What the exercise asks.
Starting from the line that contains "Model this object", copy every line exactly until the line that contains "from FreeCAD import Vector", which is also included.

Records shown.

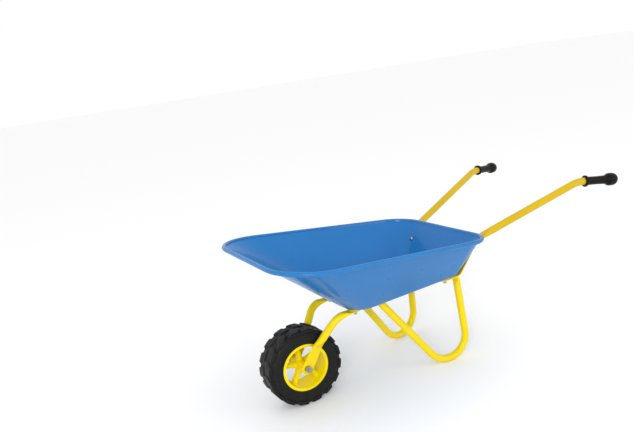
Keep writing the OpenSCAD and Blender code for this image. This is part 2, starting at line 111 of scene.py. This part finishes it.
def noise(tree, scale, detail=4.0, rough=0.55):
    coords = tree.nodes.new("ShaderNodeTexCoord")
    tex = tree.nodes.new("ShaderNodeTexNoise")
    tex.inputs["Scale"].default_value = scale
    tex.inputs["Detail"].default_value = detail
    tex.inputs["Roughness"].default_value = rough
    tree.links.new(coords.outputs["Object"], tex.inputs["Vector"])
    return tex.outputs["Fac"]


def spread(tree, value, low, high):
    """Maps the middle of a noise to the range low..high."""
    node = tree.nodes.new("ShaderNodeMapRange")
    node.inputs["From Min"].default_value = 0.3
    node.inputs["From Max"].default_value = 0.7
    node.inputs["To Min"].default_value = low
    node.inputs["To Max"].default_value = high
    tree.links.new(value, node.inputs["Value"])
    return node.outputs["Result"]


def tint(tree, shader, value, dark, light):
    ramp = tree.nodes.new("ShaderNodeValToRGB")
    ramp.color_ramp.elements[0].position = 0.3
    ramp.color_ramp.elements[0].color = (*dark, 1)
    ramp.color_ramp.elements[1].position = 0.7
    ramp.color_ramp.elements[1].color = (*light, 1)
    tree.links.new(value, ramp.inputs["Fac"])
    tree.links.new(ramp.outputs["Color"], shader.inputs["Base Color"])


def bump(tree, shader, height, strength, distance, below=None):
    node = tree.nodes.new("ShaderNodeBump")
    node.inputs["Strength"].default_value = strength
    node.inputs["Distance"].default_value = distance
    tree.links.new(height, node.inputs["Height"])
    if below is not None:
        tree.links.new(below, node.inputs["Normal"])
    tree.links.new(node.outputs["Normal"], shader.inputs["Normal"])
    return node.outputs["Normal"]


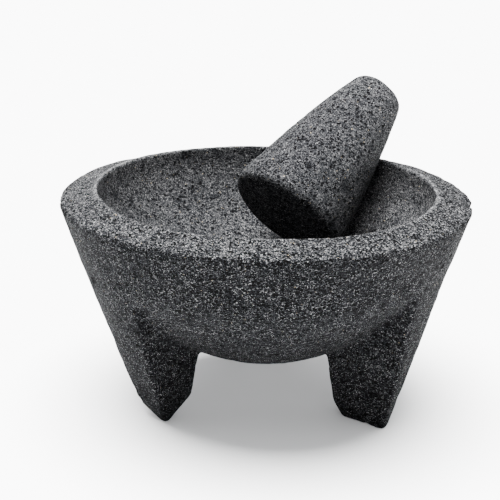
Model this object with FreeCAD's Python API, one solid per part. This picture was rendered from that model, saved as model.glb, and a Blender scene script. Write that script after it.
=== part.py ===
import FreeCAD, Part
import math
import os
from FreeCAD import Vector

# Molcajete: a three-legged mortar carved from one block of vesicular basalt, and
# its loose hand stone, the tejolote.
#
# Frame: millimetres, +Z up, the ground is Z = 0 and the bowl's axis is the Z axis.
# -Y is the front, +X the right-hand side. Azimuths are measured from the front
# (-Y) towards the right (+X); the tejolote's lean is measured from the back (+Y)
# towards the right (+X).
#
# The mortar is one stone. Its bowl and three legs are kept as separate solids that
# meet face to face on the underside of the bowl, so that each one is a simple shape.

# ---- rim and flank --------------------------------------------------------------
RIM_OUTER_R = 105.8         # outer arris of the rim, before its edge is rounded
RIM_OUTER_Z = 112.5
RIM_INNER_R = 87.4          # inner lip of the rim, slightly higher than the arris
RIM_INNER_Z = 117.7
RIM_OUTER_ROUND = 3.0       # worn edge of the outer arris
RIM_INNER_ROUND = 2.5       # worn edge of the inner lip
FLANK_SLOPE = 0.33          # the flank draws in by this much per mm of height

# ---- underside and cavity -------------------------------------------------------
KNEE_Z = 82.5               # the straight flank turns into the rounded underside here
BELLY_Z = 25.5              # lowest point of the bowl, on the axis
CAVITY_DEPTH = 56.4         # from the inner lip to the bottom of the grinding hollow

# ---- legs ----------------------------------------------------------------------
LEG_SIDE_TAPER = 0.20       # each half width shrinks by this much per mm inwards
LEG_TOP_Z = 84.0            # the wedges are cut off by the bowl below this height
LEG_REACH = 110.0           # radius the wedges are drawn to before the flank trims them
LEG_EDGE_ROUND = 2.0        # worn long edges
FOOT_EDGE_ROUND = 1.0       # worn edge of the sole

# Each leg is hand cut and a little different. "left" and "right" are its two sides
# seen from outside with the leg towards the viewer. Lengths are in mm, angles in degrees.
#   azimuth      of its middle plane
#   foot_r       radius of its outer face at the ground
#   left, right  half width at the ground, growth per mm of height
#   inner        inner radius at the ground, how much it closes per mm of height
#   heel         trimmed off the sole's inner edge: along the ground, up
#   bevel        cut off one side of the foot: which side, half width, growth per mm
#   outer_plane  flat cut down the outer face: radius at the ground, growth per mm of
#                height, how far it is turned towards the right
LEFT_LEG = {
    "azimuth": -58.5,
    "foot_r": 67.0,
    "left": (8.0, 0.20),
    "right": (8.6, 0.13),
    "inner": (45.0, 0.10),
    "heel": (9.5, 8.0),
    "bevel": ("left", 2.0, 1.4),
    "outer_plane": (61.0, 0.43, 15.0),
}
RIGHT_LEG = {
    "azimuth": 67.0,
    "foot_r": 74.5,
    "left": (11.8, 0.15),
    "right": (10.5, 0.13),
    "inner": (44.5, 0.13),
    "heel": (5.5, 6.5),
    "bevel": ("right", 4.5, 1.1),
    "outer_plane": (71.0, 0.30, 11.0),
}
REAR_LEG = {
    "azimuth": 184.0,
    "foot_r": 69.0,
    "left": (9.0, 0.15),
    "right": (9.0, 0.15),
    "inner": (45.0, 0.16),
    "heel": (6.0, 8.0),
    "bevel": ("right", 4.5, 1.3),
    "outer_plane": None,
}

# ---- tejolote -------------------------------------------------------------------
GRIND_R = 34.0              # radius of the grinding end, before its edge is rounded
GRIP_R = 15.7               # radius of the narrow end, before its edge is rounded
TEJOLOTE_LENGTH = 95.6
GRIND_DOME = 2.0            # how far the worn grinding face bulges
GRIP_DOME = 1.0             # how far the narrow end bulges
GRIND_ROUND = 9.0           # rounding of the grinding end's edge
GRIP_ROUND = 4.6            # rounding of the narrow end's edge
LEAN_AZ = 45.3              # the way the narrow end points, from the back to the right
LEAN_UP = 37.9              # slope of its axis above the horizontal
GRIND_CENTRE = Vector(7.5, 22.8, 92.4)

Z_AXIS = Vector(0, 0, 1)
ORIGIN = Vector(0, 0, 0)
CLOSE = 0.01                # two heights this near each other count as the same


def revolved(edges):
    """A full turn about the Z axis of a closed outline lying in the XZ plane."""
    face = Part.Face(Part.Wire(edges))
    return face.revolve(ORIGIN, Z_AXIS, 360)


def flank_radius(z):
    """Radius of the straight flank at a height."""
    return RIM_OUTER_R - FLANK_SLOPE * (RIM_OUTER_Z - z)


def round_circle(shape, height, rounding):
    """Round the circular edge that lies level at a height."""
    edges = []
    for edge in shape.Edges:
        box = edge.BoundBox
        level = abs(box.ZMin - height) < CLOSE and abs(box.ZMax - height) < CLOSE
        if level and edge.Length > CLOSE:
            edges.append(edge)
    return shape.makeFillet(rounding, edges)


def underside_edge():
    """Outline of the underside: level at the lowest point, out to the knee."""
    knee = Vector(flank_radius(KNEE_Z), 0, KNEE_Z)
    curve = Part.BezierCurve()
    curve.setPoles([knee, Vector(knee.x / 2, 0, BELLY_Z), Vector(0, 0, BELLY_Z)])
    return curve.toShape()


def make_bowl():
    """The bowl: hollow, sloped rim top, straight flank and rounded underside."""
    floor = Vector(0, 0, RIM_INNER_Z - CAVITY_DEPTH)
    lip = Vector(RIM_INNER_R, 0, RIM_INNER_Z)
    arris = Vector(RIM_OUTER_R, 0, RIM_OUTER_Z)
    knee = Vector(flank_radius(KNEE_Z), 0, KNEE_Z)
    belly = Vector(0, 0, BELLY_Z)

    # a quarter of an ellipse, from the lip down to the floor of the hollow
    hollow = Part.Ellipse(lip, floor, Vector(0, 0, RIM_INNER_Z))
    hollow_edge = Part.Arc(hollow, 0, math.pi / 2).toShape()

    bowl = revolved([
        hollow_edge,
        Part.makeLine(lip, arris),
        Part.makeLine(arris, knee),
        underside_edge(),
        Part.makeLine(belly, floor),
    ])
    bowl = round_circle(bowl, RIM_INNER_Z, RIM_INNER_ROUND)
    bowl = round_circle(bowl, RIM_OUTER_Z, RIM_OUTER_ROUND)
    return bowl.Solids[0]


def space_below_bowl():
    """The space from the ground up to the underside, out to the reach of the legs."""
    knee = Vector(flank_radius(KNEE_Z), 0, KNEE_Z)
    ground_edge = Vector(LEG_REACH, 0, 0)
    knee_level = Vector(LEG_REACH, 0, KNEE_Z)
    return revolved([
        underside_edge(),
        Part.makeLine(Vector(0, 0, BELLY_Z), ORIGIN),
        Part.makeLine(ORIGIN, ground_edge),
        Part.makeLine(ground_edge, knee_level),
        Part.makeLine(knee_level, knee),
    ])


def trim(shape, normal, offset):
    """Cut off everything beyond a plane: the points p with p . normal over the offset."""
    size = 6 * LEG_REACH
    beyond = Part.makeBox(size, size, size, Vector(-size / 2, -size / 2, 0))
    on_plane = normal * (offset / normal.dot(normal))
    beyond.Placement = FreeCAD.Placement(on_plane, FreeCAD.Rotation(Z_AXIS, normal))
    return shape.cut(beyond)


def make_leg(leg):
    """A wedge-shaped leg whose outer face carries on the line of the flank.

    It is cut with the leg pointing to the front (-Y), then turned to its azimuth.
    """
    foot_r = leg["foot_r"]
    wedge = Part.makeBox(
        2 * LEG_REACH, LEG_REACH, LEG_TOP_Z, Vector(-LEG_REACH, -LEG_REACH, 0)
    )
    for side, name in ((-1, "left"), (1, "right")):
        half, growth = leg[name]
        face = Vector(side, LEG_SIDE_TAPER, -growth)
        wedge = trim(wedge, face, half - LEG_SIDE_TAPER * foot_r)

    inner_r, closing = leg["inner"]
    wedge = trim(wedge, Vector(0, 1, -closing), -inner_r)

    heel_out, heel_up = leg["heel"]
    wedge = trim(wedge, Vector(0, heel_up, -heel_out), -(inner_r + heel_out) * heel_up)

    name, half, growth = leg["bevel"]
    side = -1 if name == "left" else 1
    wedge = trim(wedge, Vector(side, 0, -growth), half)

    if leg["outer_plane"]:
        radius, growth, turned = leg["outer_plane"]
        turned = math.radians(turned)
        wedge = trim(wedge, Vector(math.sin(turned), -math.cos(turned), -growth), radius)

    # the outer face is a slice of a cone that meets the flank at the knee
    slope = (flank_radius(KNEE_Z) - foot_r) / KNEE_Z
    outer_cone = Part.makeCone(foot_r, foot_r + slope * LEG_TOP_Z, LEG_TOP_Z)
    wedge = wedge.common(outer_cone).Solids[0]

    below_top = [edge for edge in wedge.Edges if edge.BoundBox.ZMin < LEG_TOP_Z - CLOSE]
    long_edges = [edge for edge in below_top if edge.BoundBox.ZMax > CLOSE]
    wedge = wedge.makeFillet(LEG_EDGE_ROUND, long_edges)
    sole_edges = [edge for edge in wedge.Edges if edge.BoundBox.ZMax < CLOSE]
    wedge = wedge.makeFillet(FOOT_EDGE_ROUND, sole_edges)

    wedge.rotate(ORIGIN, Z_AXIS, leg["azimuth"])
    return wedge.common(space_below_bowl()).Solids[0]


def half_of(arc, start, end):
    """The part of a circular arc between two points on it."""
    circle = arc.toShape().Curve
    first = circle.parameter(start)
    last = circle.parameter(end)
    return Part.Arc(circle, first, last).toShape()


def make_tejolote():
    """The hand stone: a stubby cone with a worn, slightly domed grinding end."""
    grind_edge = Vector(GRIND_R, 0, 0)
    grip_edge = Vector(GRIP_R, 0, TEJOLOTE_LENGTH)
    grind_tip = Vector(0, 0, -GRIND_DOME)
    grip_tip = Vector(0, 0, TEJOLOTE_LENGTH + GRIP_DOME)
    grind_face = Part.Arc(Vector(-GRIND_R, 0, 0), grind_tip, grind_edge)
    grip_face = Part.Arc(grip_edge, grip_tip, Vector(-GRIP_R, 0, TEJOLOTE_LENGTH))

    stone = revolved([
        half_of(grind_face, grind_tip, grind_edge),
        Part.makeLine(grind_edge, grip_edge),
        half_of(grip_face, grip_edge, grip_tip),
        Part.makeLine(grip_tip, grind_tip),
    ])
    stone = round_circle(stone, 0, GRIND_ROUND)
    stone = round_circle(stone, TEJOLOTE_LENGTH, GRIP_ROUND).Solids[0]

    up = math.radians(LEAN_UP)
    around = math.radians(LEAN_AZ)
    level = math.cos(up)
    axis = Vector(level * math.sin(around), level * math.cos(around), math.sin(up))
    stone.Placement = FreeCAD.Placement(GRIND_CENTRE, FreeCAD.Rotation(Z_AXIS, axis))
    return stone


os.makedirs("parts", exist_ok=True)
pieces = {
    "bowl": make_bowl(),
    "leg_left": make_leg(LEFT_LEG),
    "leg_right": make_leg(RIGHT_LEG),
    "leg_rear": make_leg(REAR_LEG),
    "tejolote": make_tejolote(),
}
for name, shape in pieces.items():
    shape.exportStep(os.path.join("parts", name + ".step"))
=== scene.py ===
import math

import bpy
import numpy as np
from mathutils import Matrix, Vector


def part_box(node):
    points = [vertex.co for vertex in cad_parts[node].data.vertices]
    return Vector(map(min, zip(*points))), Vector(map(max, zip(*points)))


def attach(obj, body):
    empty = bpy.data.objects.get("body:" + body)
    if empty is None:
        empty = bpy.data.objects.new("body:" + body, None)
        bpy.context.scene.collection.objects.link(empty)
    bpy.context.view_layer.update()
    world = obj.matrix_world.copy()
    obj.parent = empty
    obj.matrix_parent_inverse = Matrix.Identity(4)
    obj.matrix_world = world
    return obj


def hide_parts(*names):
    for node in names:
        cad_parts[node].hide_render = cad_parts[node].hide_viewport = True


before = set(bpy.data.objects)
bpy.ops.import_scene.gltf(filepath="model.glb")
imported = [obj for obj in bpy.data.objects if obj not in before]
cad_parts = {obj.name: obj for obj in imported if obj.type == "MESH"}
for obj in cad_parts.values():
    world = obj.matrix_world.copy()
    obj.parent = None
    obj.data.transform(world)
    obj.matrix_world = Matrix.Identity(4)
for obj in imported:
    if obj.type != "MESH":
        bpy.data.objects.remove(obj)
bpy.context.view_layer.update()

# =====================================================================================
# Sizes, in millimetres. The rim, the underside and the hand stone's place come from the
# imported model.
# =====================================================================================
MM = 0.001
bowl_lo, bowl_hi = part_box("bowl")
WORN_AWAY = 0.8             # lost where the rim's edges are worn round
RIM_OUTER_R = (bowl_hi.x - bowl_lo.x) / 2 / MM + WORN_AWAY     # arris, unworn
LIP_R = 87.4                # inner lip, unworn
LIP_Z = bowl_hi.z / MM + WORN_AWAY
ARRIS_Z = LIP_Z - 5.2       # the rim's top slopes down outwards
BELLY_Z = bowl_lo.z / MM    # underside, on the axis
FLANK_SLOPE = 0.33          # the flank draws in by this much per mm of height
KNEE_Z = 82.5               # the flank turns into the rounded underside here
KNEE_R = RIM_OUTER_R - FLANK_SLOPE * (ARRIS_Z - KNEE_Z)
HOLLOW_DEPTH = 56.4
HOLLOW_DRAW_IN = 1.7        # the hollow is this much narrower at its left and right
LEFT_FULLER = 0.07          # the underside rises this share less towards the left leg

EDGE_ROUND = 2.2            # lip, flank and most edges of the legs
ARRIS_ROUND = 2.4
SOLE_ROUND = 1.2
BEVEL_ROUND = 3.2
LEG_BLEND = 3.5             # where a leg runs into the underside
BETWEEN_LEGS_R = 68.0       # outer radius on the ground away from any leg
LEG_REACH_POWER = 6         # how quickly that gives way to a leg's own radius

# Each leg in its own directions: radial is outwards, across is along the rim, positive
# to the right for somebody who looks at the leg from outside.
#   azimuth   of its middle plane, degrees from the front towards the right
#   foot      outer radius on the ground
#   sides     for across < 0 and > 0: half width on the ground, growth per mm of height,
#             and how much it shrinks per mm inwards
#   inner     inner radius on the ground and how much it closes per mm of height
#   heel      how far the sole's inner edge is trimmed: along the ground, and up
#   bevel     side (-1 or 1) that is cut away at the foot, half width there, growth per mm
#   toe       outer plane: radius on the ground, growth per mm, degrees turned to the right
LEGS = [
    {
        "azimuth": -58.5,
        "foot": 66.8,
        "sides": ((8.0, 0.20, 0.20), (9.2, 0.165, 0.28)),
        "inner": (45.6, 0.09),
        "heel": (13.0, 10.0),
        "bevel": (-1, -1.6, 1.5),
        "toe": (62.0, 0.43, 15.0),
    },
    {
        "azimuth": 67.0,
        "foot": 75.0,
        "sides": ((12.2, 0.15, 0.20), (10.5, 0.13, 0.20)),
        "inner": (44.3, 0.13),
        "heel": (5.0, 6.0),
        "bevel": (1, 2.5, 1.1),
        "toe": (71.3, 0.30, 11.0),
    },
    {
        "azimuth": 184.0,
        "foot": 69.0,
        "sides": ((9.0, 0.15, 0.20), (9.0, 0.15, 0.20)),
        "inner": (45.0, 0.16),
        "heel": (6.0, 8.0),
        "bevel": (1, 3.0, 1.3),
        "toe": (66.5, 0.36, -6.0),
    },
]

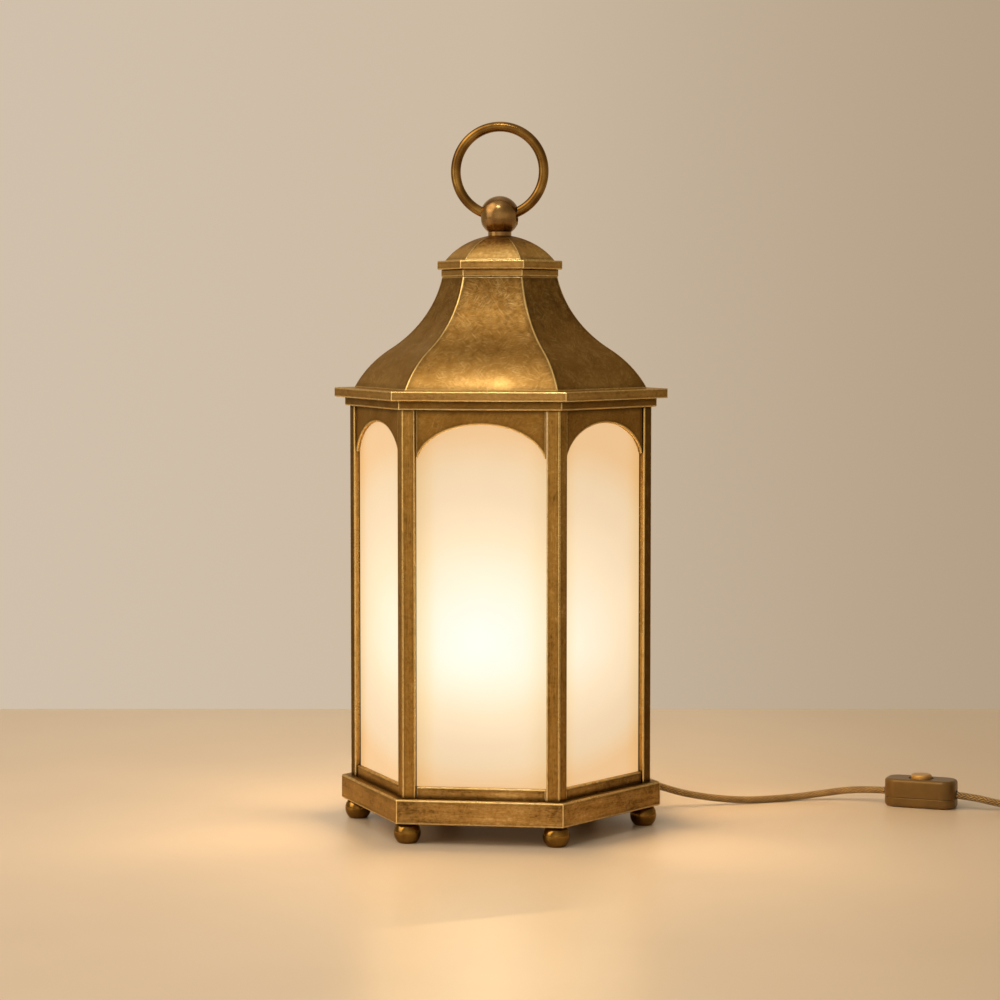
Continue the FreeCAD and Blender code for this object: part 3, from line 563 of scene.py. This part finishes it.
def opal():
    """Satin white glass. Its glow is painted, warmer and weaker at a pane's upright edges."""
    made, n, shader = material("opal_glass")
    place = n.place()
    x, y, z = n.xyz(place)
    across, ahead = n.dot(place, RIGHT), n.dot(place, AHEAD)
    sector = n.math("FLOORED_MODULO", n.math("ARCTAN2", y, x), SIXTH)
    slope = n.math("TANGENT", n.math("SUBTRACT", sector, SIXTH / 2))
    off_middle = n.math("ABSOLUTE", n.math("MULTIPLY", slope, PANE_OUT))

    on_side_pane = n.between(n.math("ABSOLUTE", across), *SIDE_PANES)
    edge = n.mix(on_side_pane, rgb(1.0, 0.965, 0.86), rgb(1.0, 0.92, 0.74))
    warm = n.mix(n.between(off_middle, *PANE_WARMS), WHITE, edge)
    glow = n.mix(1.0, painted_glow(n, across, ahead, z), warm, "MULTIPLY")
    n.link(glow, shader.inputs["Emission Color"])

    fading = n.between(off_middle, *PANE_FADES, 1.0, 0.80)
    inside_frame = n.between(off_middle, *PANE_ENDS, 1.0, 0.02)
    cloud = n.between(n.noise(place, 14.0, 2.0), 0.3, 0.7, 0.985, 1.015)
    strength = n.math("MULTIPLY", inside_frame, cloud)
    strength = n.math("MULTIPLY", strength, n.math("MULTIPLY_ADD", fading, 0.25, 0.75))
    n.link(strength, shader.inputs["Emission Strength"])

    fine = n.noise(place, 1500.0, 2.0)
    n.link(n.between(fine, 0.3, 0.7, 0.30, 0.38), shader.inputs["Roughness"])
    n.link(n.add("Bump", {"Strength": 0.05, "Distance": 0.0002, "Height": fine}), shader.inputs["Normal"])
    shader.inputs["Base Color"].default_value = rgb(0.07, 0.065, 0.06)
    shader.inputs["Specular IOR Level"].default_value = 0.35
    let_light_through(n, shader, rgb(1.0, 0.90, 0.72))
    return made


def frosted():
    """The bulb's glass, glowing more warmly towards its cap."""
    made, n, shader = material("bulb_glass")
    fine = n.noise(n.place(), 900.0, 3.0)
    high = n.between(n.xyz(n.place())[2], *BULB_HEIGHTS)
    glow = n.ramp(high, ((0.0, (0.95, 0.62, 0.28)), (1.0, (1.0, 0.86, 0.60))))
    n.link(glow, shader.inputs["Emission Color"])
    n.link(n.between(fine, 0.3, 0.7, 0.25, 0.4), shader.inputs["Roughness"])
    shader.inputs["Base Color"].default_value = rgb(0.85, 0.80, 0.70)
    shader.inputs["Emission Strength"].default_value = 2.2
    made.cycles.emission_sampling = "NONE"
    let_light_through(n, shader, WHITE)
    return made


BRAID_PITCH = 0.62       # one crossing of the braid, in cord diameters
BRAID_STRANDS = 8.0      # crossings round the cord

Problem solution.
Model this object with FreeCAD's Python API, one solid per part. This picture was rendered from that model, saved as model.glb, and a Blender scene script. Write that script after it.
=== part.py ===
import FreeCAD, Part
import math
import os
from FreeCAD import Vector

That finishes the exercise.